Keeping in mind cultural differences, living in the states a nice sunny day is a time when we pull out the shorts. The great thing about traveling to Puerto Rico is the warm climate. Usually seeing people in jeans and a long sleeve would be unthinkable in this type of weather, but in Puerto Rico, this was the style. In American culture, we all too eagerly choose to subtract clothing from ourselves when hot weather arises. In other countries where this climate is yearly, covering up is a way to protect themselves. My team and I learned the hard way of working under the intense sun while working in the mangroves, not only do you need to be protected from the sun but from the fire ants and other harmful insects.

Puerto Rico is not only known for the warm climate, but for the things that make up their culture such as history, art, and music. The time spent in old San Juan we had the privilege to be accompanied by Michael, the founder of Caras, to give us a historical tour of the old city. Being there and listening to him talk about Puerto Rico showed the empowering side of Puerto Ricans and the boot they refuse to be squashed under. We walked alongside beautiful murals on colorful houses telling a story of the citizens of Puerto Rico and their mistreatment by their capitalistic neighbors, but it also represented the unity and love the people of Puerto Rico have to make it through.

Typically, in the states, we don’t hear much about Puerto Rican uprisings or public marches, but I loved everything about these painting because they showed these things happen. Here, in the United States, I join in marches and up rises representing Black Lives Matter focusing on one part of my identity, not knowing or thinking about this other half. It was truly inspiring to see this type of power through art and gave me something to think about how I choose to live my life.

Learning about the resilience of Puerto Ricans through their culture gave clarity when speaking with the members of Caras about life after the hurricanes. Many of them nodded at the question and explained this is how life is. Many of the buildings were already in ruins and without electricity much before a hurricane struck. Rebuilding Puerto Rico has been a job long since anyone can remember, but citizens will continue to push for change and work hard to reach this goal of equality.

Being in Puerto Rico had many unexpected turns that gave a new perspective to things I would presumably not have the experience if I was still on the main land. Our last working day in Puerto Rico, my team and I were to present our scope of work to the community members. This challenged us culturally because what we were not expecting was to be translated. This was difficult at first from a presenter perspective, because during our preparation for the scope of work there are certain descriptive words and key translations we use to go into each deliverable. However, during this presentation, our goal was to make sure we were clear, short, and used simple words to get our point across. At the end of our presentation, I could tell we did a good job. It might not have been perfect but, having the opportunity to present to the community leaders showed me that we are a part of something big.
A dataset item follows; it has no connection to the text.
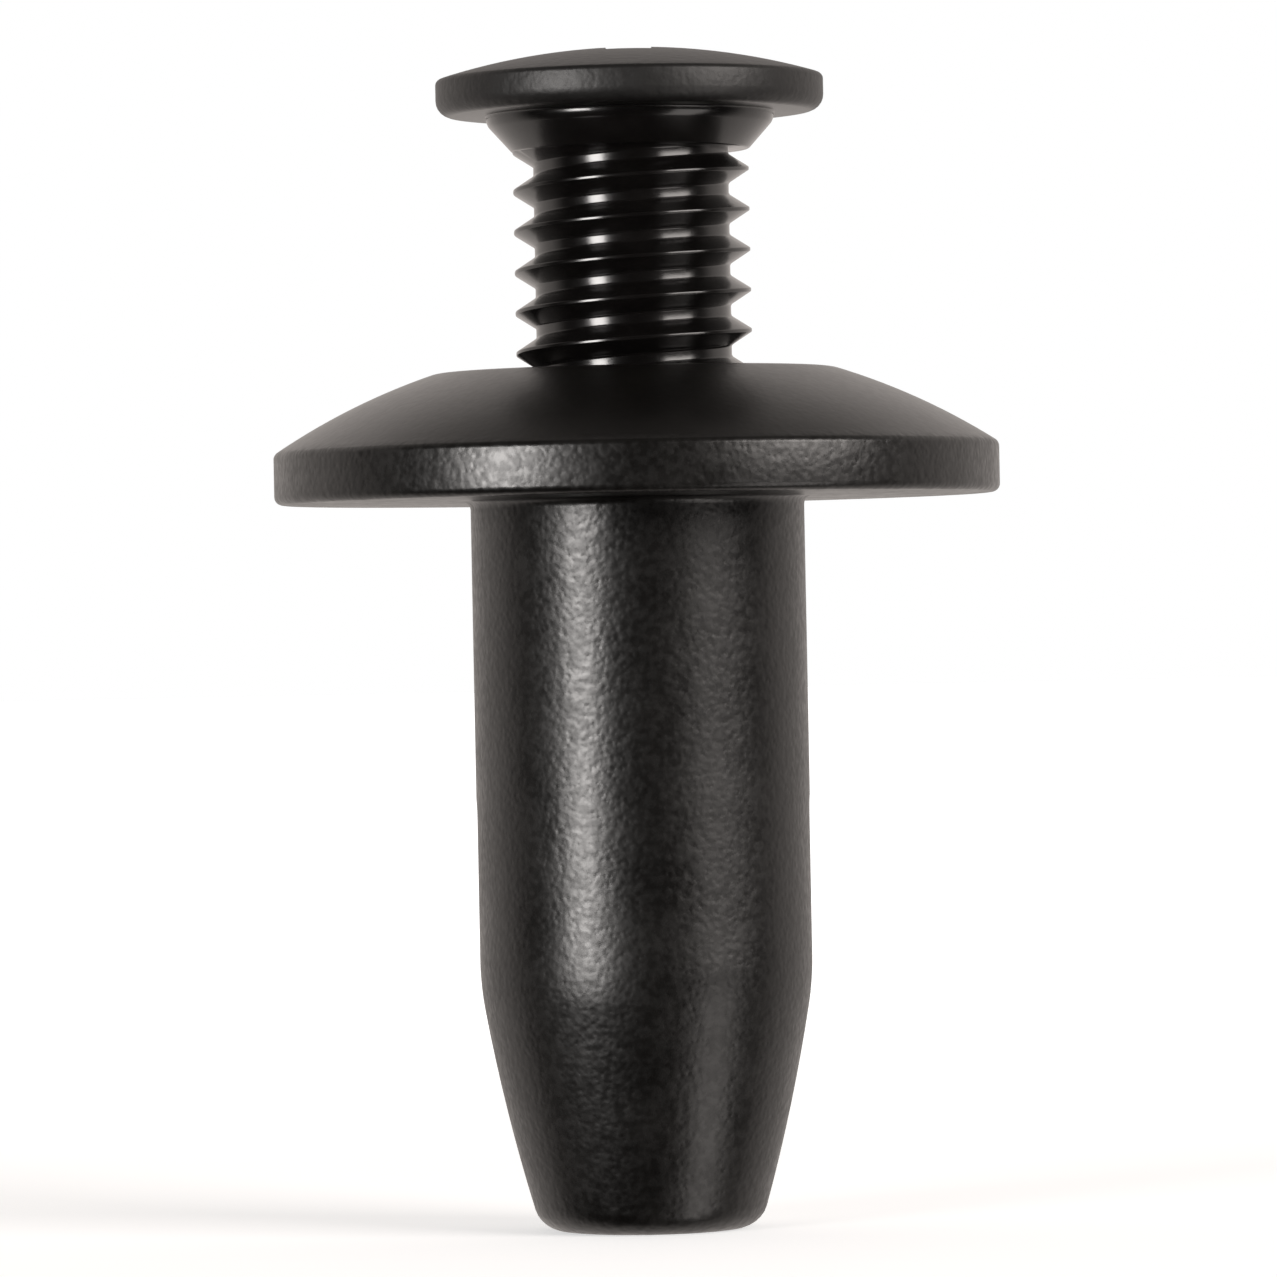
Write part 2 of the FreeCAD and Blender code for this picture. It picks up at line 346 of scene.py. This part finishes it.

Being a part of this service-learning experience, showed me a different side of business than what we are normally exposed to in corporate America. The term business is the practice of making a living by dealing with commerce. We see companies who are for-profit reaching into America’s most vulnerable self and telling them if they buy this product, they can change the thing we hate most about ourselves. From working with Caras and interacting with local businesses, I am able to view global business as a way to build each other up. It is not about making a profit to buy a new car or go on an expensive vacation, but it is about bringing that money back in the community and holding on to the mission of the organization. The financial aspect Caras is trying to self-generate is for the benefit of the community.

Another perspective when thinking about global business is again in high context and low context ways of communicating. During our meetings and discussions with the Caras team, it was very casual and personalized. It was set up as a conversation instead of one party talking at the other. We wanted to make sure every individual was on the same page before moving on to the next topic and getting off topic was very common; taking the time to laugh and ask questions with one another was key time to building our relationship with Caras. My perspective of global business was confirmed while being on this trip. The atmosphere was relaxed and gave an energy of welcoming and these discussions we had were here to benefit one another for us to move towards a similar goal.
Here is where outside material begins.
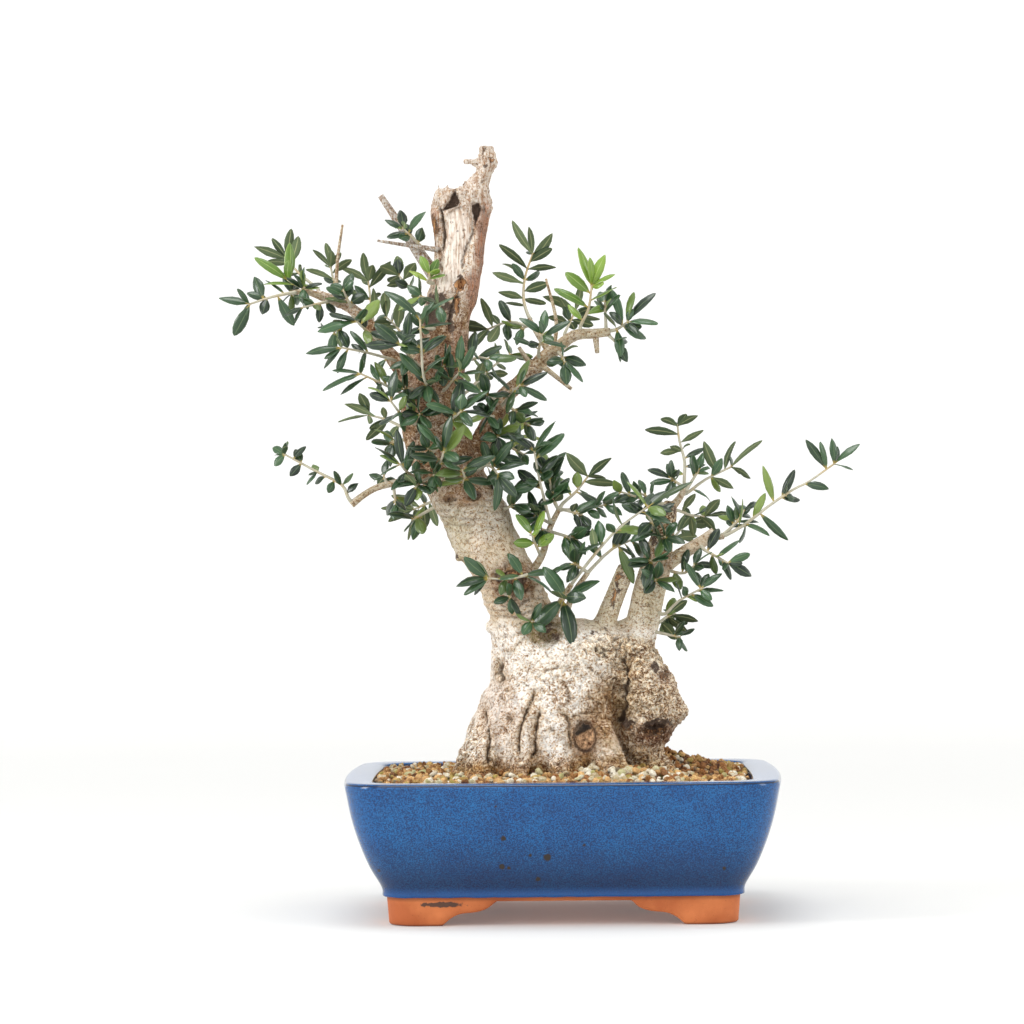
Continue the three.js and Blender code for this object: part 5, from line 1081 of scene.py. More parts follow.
# Each shoot: the middle line of its twig, the length and width of its leaves, the points that
# leaf tips reach as they look from the front, and how many more leaves fill it up.
SHOOTS = [
    {"name": "upper_left_tip", "leaf": [20, 7],
     "twig": [[-166, -3, 380.5], [-178, -10, 377.5], [-190, -18, 373]],
     "tips": [[-208, 378], [-187, 391], [-181, 389], [-199, 354], [-164, 360]]},
    {"name": "upper_left_young", "leaf": [23, 7], "young": True,
     "twig": [[-157, 5, 383.5], [-163, 4, 386], [-168, 3, 389]],
     "tips": [[-165, 412], [-188, 403], [-155, 386], [-153, 400], [-184, 386]]},
    {"name": "upper_left_high", "leaf": [14, 6.5],
     "twig": [[-150, 8, 384], [-162, 18, 394], [-170, 26, 404]],
     "tips": [[-179, 416], [-190, 411], [-162, 417], [-167, 422], [-182, 402]]},
    {"name": "upper_left_inner", "leaf": [15, 5.5], "more": 1,
     "twig": [[-133, 11, 377], [-140, 22, 388], [-143, 30, 399]],
     "tips": [[-154, 409], [-145, 413], [-130, 403], [-158, 396], [-130, 391]]},
    {"name": "upper_left_under", "leaf": [14, 5],
     "twig": [[-142, -1, 375.5], [-150, -10, 373], [-157, -18, 371]],
     "tips": [[-170, 366], [-162, 379], [-148, 362], [-139, 368]]},
    {"name": "crown_left_a", "leaf": [17, 6], "more": 1,
     "twig": [[-116, 12, 364], [-118, 26, 377], [-120, 36, 390]],
     "tips": [[-136, 400], [-105, 401], [-113, 384], [-133, 385], [-124, 407]]},
    {"name": "crown_left_b", "leaf": [14, 7],
     "twig": [[-86, 14, 376], [-94, 24, 385], [-101, 32, 393]],
     "tips": [[-112, 399], [-101, 405], [-90, 400], [-108, 386], [-90, 382]]},
    {"name": "crown_left_c", "leaf": [20, 8],
     "twig": [[-113, -1, 352], [-119, -16, 357], [-124, -28, 362]],
     "tips": [[-148, 357], [-126, 345], [-110, 375], [-141, 368], [-100, 350]]},
    {"name": "crown_left_d", "leaf": [17, 5],
     "twig": [[-103, -2, 339], [-118, -16, 343], [-134, -28, 346]],
     "tips": [[-155, 343], [-146, 335], [-137, 331], [-128, 357], [-116, 330]]},
    {"name": "crown_left_e", "leaf": [13, 7],
     "twig": [[-129, 1, 373], [-131, -4, 377], [-133, -7, 382]],
     "tips": [[-143, 384], [-128, 393], [-145, 374], [-120, 380]]},
    {"name": "left_mid_a", "leaf": [18, 5],
     "twig": [[-97, -10, 318], [-109, -22, 324], [-122, -32, 330]],
     "tips": [[-145, 321], [-134, 317], [-139, 332], [-112, 339], [-106, 315]]},
    {"name": "left_mid_b", "leaf": [17, 6],
     "twig": [[-98, 8, 298], [-109, 18, 303], [-120, 26, 306]],
     "tips": [[-139, 302], [-125, 320], [-134, 314], [-122, 291], [-106, 292]]},
    {"name": "left_mid_c", "leaf": [18, 7],
     "twig": [[-91, -18, 300], [-98, -30, 306], [-103, -42, 313]],
     "tips": [[-100, 332], [-90, 317], [-116, 322], [-112, 300], [-94, 294]]},
    {"name": "left_low_a", "leaf": [17, 6],
     "twig": [[-89, -16, 267], [-94, -28, 270], [-98, -38, 275]],
     "tips": [[-112, 286], [-100, 296], [-91, 289], [-115, 267], [-84, 275], [-104, 260]]},
    {"name": "left_low_b", "leaf": [17, 6.5],
     "twig": [[-78, 14, 253], [-86, 24, 250], [-93, 30, 247]],
     "tips": [[-113, 248], [-109, 240], [-98, 229], [-86, 236], [-78, 237], [-106, 257]]},
    {"name": "left_branch", "leaf": [10, 5], "more": 1, "bare": 0.05,
     "twig": [[-131, -11.5, 255], [-135, -12, 263], [-150, -12, 271], [-160, -13, 276.5],
              [-170, -14, 282]],
     "tips": [[-168, 290], [-176, 275], [-166, 268], [-157, 287], [-152, 264], [-156, 263], [-177, 286],
              [-163, 285], [-139, 271], [-125, 264], [-143, 258], [-128, 270]]},
    {"name": "front_sprig", "leaf": [21, 6.5], "more": 1, "bare": 0.3,
     "twig": [[-79, -19, 318], [-83, -36, 327], [-84, -44, 345], [-84.5, -46, 362]],
     "tips": [[-104, 381], [-66, 377], [-66, 361], [-101, 356], [-70, 352], [-98, 341], [-71, 339]]},
    {"name": "front_high", "leaf": [18, 7], "more": 1,
     "twig": [[-71, -16, 320], [-66, -30, 325], [-61, -42, 330]],
     "tips": [[-46, 330], [-52, 345], [-60, 352], [-48, 318], [-68, 343]]},
    {"name": "front_mid", "leaf": [20, 8], "more": 1,
     "twig": [[-72, -20, 298], [-66, -36, 302], [-60, -48, 306]],
     "tips": [[-45, 320], [-80, 312], [-42, 305], [-60, 324], [-54, 290]]},
    {"name": "front_low_a", "leaf": [21, 8],
     "twig": [[-76, -20, 274], [-73, -36, 277], [-71, -46, 282]],
     "tips": [[-87, 299], [-58, 297], [-91, 280], [-56, 284], [-66, 303]]},
    {"name": "front_low_b", "leaf": [20, 8],
     "twig": [[-60, -21, 263], [-59, -34, 266], [-60, -44, 271]],
     "tips": [[-84, 262], [-40, 279], [-52, 253], [-41, 264], [-76, 270]]},
    {"name": "front_low_c", "leaf": [19, 7],
     "twig": [[-47, -15, 274], [-42, -28, 272], [-39, -38, 268]],
     "tips": [[-40, 246], [-22, 276], [-28, 254], [-50, 256], [-30, 287]]},
    {"name": "middle_left", "leaf": [18, 7], "more": 1,
     "twig": [[-86, -16, 334], [-92, -30, 340], [-97, -40, 347]],
     "tips": [[-112, 360], [-90, 368], [-118, 346], [-80, 352], [-104, 333]]},
    {"name": "branch_front_a", "leaf": [17, 6],
     "twig": [[-36, -3, 311], [-31, -18, 317], [-25, -30, 322]],
     "tips": [[-42, 331], [-8, 329], [-34, 305], [-9, 312], [-20, 338]]},
    {"name": "branch_front_b", "leaf": [15, 6], "young": True,
     "twig": [[-44, 13, 296], [-36, 24, 294], [-28, 32, 292]],
     "tips": [[-20, 305], [-44, 281], [-13, 290], [-34, 308], [-26, 278]]},
    {"name": "middle_fork", "leaf": [18, 7], "more": 1,
     "twig": [[-8, -11.5, 240], [-12, -16, 256], [-15, -20, 270], [-17, -22, 283]],
     "tips": [[-5, 301], [1, 293], [-32, 296], [-4, 280], [-28, 270], [-30, 258], [2, 262], [-27, 246]]},
    {"name": "middle_end", "leaf": [17, 6.5],
     "twig": [[0, -5.5, 250], [8, 2, 257], [16, 12, 267]],
     "tips": [[2, 281], [30, 278], [25, 247], [34, 262], [-2, 268]]},
    {"name": "middle_low", "leaf": [14, 7], "young": True,
     "twig": [[-14, -11.5, 219], [-17, -20, 226], [-19, -28, 232]],
     "tips": [[-28, 244], [-12, 246], [-30, 227], [-6, 232]]},
    {"name": "crotch_a", "leaf": [20, 7], "more": 1, "bare": 0.2,
     "twig": [[6.5, -21, 203], [20, -28, 220], [34, -34, 235], [52, -38, 248]],
     "tips": [[39, 263], [78, 264], [66, 240], [30, 253], [60, 262], [22, 240], [7, 222], [50, 234],
              [12, 238]]},
    {"name": "crotch_b", "leaf": [19, 7], "bare": 0.25,
     "twig": [[17, -16, 210], [30, -10, 222], [46, -2, 229]],
     "tips": [[46, 211], [58, 216], [44, 201], [62, 235], [40, 240], [16, 226]]},
    {"name": "crotch_leaves", "leaf": [29, 11], "bare": 0.4,
     "twig": [[-1, -23.5, 190], [0, -26, 192], [1, -27.5, 194]],
     "tips": [[5, 163], [-20, 175]]},
    {"name": "trunk_front", "leaf": [18, 6.5], "bare": 0.1,
     "twig": [[-22, -26.5, 207], [-34, -30.5, 204.5], [-46, -33, 205.5]],
     "tips": [[-61, 217], [-65, 201], [-34, 217], [-27, 208], [-25, 193], [-60, 195], [-5, 198],
              [-6, 209]]},
    {"name": "crown_right_high", "leaf": [17, 6], "bare": 0.15,
     "twig": [[-20.5, 5, 366.5], [-23, 10, 376], [-22, 16, 390], [-17, 20, 405]],
     "tips": [[-31, 424], [-22, 421], [-8, 419], [-37, 411], [-5, 409], [-3, 397], [-36, 399], [-42, 393],
              [-8, 386], [-38, 381], [-34, 375], [-10, 374]]},
    {"name": "crown_right_young", "leaf": [17, 6.5], "young": True,
     "twig": [[12, 1, 359], [17, -6, 369], [19, -14, 383]],
     "tips": [[11, 406], [19, 399], [26, 402], [33, 392], [34, 382], [3, 391], [-3, 383], [4, 372],
              [30, 371]]},
    {"name": "crown_right_end", "leaf": [17, 6.5],
     "twig": [[33, 0.5, 356], [37, -3, 358], [41, -8, 361]],
     "tips": [[58, 378], [59, 361], [52, 350], [37, 340], [32, 381], [44, 379], [27, 367]]},
    {"name": "crown_right_core", "leaf": [15, 6.5],
     "twig": [[2, 8, 354], [5, 20, 361], [9, 32, 370]],
     "tips": [[-10, 381], [13, 386], [22, 372], [-8, 366], [20, 360], [0, 378], [24, 364]]},
    {"name": "crown_right_left", "leaf": [16, 6],
     "twig": [[-14, -1.5, 341], [-13, -16, 347], [-11, -28, 353]],
     "tips": [[-9, 368], [5, 362], [-29, 351], [3, 346], [-24, 364]]},
    {"name": "crown_right_hanging", "leaf": [14, 7],
     "twig": [[-1, -2, 341.5], [1, -12, 339], [2, -20, 336]],
     "tips": [[3, 322], [-10, 336], [11, 322], [10, 346], [15, 334]]},
    {"name": "crown_gap_twig", "leaf": [18, 7], "bare": 0.4,
     "twig": [[-20, 2, 359], [-32, 7, 362], [-46, 13, 357.5]],
     "tips": [[-49, 377], [-68, 361], [-56, 346], [-32, 350], [-36, 374]]},
    {"name": "crown_gap_low", "leaf": [17, 7],
     "twig": [[-56, -17, 338], [-50, -26, 339], [-44, -32, 338]],
     "tips": [[-52, 356], [-27, 339], [-38, 325], [-36, 346]]},
    {"name": "jin_shoot", "leaf": [12, 7],
     "twig": [[-86, -2.5, 409], [-91, -8, 414], [-96, -14, 419]],
     "tips": [[-107, 424], [-97, 430], [-83, 430], [-106, 414], [-84, 420]]},
    {"name": "jin_foot", "leaf": [12, 5], "young": True,
     "twig": [[-81, -9, 386], [-80, -13, 388], [-79.5, -15, 391]],
     "tips": [[-85, 402], [-75, 400], [-92, 394], [-70, 390]]},
    {"name": "right_top", "leaf": [15, 5.5],
     "twig": [[74.5, 0.5, 263], [75, 6, 275], [72, 10, 288], [71, 12, 298]],
     "tips": [[61, 302], [83, 305], [51, 296], [87, 294], [87, 284], [60, 281], [64, 268], [88, 273]]},
    {"name": "right_upper", "leaf": [18, 6],
     "twig": [[76, 4.5, 255.5], [88, 12, 264], [105, 22, 272]],
     "tips": [[86, 287], [105, 288], [121, 290], [116, 265], [105, 258], [92, 252]]},
    {"name": "right_long", "leaf": [17, 5.5], "bare": 0.1,
     "twig": [[100, -9, 230], [112, -12, 237], [125, -14, 247], [140, -15, 257], [150, -15, 262],
              [166, -14, 273]],
     "tips": [[181, 285], [168, 288], [149, 288], [159, 286], [142, 269], [122, 272], [145, 251],
              [124, 255], [110, 251], [137, 226], [125, 229], [161, 258], [108, 224]]},
    {"name": "right_middle", "leaf": [16, 6],
     "twig": [[71, 6, 245], [79, 18, 242], [88, 30, 241]],
     "tips": [[97, 252], [105, 243], [82, 255], [97, 230], [81, 229], [70, 232]]},
    {"name": "right_cluster", "leaf": [12, 6],
     "twig": [[86, -13.5, 221], [93, -22, 217], [100, -30, 213]],
     "tips": [[95, 234], [113, 219], [114, 205], [102, 203], [92, 206], [107, 227]]},
    {"name": "right_low_a", "leaf": [14, 5.5], "bare": 0.3,
     "twig": [[62, -6, 182], [70, -16, 190], [84, -26, 198]],
     "tips": [[74, 213], [96, 207], [97, 197], [91, 187], [68, 202]]},
    {"name": "right_low_b", "leaf": [15, 7.5],
     "twig": [[58, 6, 176], [64, 16, 180], [69, 24, 181]],
     "tips": [[69, 166], [60, 168], [77, 170], [83, 177], [76, 190]]},
    {"name": "right_inner", "leaf": [15, 6],
     "twig": [[66, -7, 208], [74, -12, 207], [80, -18, 212]],
     "tips": [[90, 220], [86, 199], [94, 211], [74, 222], [70, 197]]},
    {"name": "stem_front", "leaf": [17, 7], "more": 1,
     "twig": [[56, -10, 232], [54, -22, 238], [51, -32, 243]],
     "tips": [[68, 250], [36, 250], [60, 226], [42, 228]]},
    {"name": "back_low", "leaf": [18, 7], "more": 8,
     "twig": [[-80, 44, 294], [-76, 50, 303], [-68, 54, 312]]},
    {"name": "back_high", "leaf": [18, 7], "more": 8,
     "twig": [[-96, 39, 350], [-102, 44, 360], [-110, 48, 368]]},
    {"name": "back_middle", "leaf": [18, 7], "more": 8,
     "twig": [[-61, 19, 318], [-53, 34, 326], [-43, 46, 336], [-32, 54, 344]]},
    {"name": "back_right", "leaf": [17, 7], "more": 8,
     "twig": [[58, 13, 214], [64, 26, 222], [72, 38, 232], [80, 47, 238]]},
]
NODE_SPACING = 6  # between two pairs of leaves
BARE_FOOT, BUD = 0.12, 1  # the share of a twig below its first leaves, and its length above the last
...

Studying environmental science and working with Pitt Business gave me a new meaning to the word service. Much of my service involved volunteer work; doing everything I could to help small communities, but never truly engaging with them about their real needs. International service-learning involved helping a community much differently then it meant with volunteer work or any community-based project. My internship involves me benefiting the communities by making the land they live on profitable to grow local food and safe from contamination such as lead. During the two semesters I worked, I never interacted with the community even though the community is who I was doing this for. International service breaks down the barrier between service and the people you are providing the service for.  Caras prides themselves on their investment in the community. It was amazing to see the community leaders involved with the makings of this project invest their time to hear our ideas moving forward. The connection is much more real when you can interact with the people involved and I wish more organizations had the power Caras does. So much more can be accomplished than just a project when you involve the community. People learn how to work and communicate with different people, perhaps learn a new skill or even help someone find their passion. Caras does all of this and more, raising up a new generation whose focus is lifting each other up and that is the meaning of international service.

The time spent in Puerto Rico will truly be a time for me to always reflect on. At our last goodbyes, Michael left us with some last words of advice. He challenged us to do the hard thing and be the change in the world if we felt that was our calling. He reminded us he was our age when he started Caras Con Causa because he knew there were people right at home who needed someone to be on their side. That even though taking a risk can be scary, we must go out and just do it. Hearing Michael talking about risks moved something in me especially being so close to graduating. Courage is the hardest thing to come by, and after going through what feels like the hardest semester of my life it’s the only thing I have to hold on to as I take risks into this new chapter.